Definisi Utang Menurut Hukum
@ilustrasi

Definisi Utang Menurut Hukum

Litigasi - Pengertian tentang utang secara yuridis dapat dilihat dari Kitab Undang-undang Hukum Perdata (KUH Perdata) dan Undang-undang Nomor 37 Tahun 2004 tentang Kepailitan dan Penundaan Kewajiban Pembayaran Utang (PKPU) serta dari beberapa pendapat ahli.

Menurut Pasal 1754 Kitab Undang-undang Hukum Perdata (KUH Perdata) bahwa “Pinjam pakai habis adalah suatu perjanjian, yang menentukan pihak pertama menyerahkan sejumlah barang yang dapat habis terpakai kepada pihak kedua dengan syarat bahwa pihak kedua itu akan mengembalikan barang sejenis kepada pihak pertama dalam jumlah dan keadaan yang sama”.

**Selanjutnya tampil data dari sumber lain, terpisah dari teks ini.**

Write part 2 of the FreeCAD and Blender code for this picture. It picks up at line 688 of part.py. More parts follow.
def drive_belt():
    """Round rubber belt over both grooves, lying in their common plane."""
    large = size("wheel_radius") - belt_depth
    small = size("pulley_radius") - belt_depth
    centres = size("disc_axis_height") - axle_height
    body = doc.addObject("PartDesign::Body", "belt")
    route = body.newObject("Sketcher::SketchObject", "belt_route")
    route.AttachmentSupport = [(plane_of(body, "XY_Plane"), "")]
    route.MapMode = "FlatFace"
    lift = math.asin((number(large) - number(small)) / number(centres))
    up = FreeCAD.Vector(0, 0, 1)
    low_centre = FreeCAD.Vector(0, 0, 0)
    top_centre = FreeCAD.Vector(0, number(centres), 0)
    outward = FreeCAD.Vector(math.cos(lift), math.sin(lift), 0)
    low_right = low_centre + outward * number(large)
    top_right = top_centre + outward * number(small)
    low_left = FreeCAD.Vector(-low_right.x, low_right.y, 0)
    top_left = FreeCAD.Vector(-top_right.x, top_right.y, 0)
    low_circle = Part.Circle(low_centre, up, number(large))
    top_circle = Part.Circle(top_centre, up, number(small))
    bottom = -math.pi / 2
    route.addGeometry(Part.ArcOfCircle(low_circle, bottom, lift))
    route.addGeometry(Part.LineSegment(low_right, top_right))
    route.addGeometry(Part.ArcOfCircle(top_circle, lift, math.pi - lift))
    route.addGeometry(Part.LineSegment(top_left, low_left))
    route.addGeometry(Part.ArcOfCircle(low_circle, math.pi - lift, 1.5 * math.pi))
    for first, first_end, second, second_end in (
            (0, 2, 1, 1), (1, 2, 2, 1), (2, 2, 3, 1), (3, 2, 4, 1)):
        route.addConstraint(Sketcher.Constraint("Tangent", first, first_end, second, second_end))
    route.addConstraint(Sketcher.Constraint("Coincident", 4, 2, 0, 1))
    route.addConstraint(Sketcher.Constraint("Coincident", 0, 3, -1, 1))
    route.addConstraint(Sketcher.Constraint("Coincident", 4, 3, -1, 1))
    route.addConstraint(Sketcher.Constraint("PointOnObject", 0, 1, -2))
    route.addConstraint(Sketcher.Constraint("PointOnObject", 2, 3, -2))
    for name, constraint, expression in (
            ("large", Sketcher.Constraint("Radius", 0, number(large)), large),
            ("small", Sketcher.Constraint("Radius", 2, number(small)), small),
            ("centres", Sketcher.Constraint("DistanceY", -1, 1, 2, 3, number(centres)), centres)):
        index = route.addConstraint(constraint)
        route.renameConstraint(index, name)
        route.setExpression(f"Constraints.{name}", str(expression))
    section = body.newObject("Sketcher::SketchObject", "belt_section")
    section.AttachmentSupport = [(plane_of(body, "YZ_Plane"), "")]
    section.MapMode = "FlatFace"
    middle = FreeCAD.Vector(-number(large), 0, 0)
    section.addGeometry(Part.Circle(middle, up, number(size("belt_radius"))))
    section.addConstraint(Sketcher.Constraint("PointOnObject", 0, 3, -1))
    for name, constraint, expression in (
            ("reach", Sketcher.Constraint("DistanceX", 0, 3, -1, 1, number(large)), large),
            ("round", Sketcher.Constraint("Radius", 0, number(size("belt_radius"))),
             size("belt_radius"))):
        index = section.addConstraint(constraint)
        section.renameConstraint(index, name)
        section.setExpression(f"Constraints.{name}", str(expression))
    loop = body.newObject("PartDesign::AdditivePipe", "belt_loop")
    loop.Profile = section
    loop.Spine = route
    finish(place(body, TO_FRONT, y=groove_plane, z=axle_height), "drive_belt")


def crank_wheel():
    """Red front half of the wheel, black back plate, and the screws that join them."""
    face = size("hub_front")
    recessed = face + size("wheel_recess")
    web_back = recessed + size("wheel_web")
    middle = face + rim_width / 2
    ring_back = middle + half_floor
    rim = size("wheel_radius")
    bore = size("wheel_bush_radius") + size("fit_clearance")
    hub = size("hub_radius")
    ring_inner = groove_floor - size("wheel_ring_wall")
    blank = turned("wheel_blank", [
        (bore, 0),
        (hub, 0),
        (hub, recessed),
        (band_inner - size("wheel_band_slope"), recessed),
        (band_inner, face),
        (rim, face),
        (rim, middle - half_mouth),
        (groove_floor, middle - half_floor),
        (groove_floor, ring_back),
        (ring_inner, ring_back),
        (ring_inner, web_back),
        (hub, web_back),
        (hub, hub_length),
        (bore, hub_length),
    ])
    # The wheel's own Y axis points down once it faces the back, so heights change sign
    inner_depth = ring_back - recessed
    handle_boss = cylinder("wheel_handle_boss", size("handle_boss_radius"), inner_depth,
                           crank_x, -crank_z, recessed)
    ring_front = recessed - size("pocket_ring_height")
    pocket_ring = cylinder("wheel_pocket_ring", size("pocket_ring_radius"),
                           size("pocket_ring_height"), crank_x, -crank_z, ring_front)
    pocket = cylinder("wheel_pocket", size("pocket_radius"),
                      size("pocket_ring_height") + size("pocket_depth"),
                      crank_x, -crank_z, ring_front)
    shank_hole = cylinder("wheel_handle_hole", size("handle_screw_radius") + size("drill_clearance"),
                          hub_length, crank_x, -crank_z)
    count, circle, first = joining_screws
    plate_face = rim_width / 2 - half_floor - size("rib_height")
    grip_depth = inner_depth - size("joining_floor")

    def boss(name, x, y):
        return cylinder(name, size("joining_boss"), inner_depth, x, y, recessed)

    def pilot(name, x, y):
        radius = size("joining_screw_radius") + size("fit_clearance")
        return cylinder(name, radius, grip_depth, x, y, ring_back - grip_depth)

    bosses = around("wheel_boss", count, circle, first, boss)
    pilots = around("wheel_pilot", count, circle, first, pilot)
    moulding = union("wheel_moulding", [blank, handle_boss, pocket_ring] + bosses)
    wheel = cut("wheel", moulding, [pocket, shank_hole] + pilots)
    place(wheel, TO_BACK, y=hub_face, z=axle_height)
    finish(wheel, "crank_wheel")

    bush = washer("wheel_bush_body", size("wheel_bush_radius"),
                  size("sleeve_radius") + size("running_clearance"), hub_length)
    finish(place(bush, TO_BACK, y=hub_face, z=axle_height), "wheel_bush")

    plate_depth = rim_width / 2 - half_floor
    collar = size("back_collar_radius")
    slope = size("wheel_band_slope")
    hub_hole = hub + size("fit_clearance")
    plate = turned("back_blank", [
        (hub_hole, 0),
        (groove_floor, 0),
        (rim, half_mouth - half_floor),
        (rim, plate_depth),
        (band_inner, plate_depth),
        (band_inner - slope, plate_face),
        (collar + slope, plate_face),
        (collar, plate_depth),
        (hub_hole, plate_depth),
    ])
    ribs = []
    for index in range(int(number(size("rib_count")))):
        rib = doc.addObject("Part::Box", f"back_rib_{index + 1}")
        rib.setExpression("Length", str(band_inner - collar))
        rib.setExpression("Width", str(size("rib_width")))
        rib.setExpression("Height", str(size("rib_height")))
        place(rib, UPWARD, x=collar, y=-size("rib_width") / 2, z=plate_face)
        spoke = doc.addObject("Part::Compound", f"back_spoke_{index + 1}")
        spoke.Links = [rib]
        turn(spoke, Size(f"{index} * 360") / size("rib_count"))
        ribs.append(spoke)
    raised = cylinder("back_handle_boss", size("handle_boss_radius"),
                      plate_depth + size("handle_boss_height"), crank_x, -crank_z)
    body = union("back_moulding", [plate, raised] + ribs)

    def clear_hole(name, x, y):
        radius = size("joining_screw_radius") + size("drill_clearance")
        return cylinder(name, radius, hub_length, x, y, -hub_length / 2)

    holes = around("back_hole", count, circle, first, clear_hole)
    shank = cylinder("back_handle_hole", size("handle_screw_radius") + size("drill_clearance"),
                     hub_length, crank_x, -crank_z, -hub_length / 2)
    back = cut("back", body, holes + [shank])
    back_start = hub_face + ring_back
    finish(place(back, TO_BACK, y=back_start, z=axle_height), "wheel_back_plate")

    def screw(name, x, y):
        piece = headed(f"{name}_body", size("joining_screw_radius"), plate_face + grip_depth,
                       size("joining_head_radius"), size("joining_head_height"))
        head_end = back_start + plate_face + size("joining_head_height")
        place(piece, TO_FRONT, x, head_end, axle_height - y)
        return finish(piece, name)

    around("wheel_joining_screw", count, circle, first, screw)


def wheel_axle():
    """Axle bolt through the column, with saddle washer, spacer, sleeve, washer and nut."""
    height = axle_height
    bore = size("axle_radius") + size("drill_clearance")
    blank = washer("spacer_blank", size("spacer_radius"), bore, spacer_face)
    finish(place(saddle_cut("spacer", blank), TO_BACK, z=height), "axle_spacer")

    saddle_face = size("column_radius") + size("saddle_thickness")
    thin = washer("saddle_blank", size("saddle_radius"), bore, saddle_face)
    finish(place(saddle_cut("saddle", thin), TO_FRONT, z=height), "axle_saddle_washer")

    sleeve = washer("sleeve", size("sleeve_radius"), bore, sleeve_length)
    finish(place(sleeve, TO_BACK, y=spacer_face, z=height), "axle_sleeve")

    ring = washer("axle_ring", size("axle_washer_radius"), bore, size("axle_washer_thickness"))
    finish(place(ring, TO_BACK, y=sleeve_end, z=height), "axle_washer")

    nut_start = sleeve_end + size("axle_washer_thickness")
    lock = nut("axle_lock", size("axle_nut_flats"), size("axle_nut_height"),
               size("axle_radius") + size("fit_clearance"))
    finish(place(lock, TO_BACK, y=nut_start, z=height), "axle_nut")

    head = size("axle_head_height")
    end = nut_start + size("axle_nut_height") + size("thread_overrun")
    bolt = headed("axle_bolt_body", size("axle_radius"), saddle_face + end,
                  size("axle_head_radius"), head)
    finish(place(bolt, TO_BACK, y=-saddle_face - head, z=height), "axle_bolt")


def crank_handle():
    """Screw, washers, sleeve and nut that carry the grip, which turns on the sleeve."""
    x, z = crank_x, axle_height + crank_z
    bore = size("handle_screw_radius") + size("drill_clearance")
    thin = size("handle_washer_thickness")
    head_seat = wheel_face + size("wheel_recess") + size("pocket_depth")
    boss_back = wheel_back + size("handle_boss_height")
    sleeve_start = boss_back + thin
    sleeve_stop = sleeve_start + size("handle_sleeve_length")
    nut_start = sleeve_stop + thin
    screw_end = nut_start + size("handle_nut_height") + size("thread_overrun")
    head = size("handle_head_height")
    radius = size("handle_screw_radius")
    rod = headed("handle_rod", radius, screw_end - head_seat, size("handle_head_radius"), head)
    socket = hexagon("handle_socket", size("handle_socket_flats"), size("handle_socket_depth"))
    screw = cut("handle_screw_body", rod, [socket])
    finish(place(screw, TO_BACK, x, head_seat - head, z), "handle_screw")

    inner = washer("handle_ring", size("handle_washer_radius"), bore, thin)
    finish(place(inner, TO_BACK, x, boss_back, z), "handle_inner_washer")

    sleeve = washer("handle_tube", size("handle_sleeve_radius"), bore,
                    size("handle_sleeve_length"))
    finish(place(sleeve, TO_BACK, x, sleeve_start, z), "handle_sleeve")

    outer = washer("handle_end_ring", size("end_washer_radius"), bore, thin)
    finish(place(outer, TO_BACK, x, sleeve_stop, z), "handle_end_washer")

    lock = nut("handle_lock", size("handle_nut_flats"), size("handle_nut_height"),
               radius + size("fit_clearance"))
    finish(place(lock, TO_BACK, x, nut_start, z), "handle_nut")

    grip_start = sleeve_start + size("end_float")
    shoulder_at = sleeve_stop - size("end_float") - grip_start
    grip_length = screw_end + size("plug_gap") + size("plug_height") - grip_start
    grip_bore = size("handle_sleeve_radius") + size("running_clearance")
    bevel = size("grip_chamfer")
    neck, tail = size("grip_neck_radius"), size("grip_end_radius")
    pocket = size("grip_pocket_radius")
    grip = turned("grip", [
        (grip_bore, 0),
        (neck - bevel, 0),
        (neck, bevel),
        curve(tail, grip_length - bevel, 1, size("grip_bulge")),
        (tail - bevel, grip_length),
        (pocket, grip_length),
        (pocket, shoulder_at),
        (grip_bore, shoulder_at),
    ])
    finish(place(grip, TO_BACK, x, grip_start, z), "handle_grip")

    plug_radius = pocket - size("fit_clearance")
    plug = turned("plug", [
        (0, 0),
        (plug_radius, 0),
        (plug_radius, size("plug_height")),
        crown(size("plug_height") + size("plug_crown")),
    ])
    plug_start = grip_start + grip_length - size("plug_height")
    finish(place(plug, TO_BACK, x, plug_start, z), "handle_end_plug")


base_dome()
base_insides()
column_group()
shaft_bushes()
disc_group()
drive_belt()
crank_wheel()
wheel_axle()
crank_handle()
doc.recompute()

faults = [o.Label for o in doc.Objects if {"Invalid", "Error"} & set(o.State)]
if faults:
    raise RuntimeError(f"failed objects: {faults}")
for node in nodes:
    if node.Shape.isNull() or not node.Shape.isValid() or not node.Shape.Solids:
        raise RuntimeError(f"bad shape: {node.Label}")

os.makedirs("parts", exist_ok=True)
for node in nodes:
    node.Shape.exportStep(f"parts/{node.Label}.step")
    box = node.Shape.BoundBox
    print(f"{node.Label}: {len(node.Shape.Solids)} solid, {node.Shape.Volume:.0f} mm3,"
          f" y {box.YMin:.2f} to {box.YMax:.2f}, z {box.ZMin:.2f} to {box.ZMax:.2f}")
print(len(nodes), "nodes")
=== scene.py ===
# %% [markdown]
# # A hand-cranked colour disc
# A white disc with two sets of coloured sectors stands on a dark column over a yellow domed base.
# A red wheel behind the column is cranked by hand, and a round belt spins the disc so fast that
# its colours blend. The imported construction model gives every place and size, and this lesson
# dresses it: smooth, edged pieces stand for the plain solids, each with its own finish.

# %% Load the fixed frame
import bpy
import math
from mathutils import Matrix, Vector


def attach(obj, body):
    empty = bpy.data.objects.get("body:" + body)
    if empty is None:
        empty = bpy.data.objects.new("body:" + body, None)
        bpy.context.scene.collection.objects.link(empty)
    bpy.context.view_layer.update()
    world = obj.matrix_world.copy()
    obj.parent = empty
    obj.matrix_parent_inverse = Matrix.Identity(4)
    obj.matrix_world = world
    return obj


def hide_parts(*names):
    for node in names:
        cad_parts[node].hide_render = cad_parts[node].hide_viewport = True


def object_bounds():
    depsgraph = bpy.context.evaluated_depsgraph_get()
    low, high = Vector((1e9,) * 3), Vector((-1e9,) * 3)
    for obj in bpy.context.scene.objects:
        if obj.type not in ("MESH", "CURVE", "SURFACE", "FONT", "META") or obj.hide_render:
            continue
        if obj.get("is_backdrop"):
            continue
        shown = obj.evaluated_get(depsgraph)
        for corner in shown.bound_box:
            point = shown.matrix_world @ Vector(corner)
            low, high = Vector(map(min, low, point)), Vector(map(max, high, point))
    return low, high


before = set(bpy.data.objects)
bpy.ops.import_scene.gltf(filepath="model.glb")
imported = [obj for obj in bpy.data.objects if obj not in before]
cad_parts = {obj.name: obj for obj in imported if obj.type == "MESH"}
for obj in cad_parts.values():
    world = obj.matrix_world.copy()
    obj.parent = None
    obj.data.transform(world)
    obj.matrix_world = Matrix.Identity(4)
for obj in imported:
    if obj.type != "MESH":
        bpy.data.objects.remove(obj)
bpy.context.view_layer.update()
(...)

Selanjutnya menurut Pasal 1 Angka 6 Undang-undang Nomor 37 tahun 2004 tentang Kepailitan dan Penundaan Kewajiban Pembayaran Utang (PKPU) yakni “Utang adalah kewajiban yang dinyatakan atau dapat dinyatakan dalam jumlah uang baik dalam mata uang Indonesia maupun mata uang asing, baik secara langsung maupun yang akan timbul di kemudian hari atau kontinjen, yang timbul karena perjanjian atau undang-undang dan yang wajib dipenuhi oleh Debitor dan bila tidak dipenuhi memberi hak kepada Kreditor untuk mendapat pemenuhannya dari harta kekayaan Debitor”.

Menurut pendapat Jerry Hoff bahwa utang menunjuk pada kewajiban dalam hukum perdata. Kewajiban atau utang dapat timbul baik dari perjanjian atau dari undang-undang (M. Hadi Shubhan 2009:35). Pada dasarnya suatu utang merupakan suatu kewajiban yang wajib dipenuhi oleh debitor, yang apabila tidak dipenuhi kreditor berhak untuk mendapat pemenuhannya dari harta kekayaan debitor (Adrian Sutedi 2009:33).

Hubungan utang piutang antara diebitor dan kreditor, sesuai makna yuridis dipersyaratkan adanya perjanjian, baik perjanjian lisan mapun tulisan. Di sisi perjanjian lisan berpotensi besar mengalami kesulitan untuk membuktikan adanya utang piutang. Oleh karenanya sangat disarankan perjanjian utang piutang dituangkan di dalam suatu akta perjanjian tertulis, atau akta notarial, yang merujuk kepada mekanisme di dalam KUH Perdata dan peraturan perundang-undangan lainnya. Jika nantinya salah satu pihak melakukan wanprestasi maka pembuktian akan adanya wanprestasi lebih akurat dan otentik.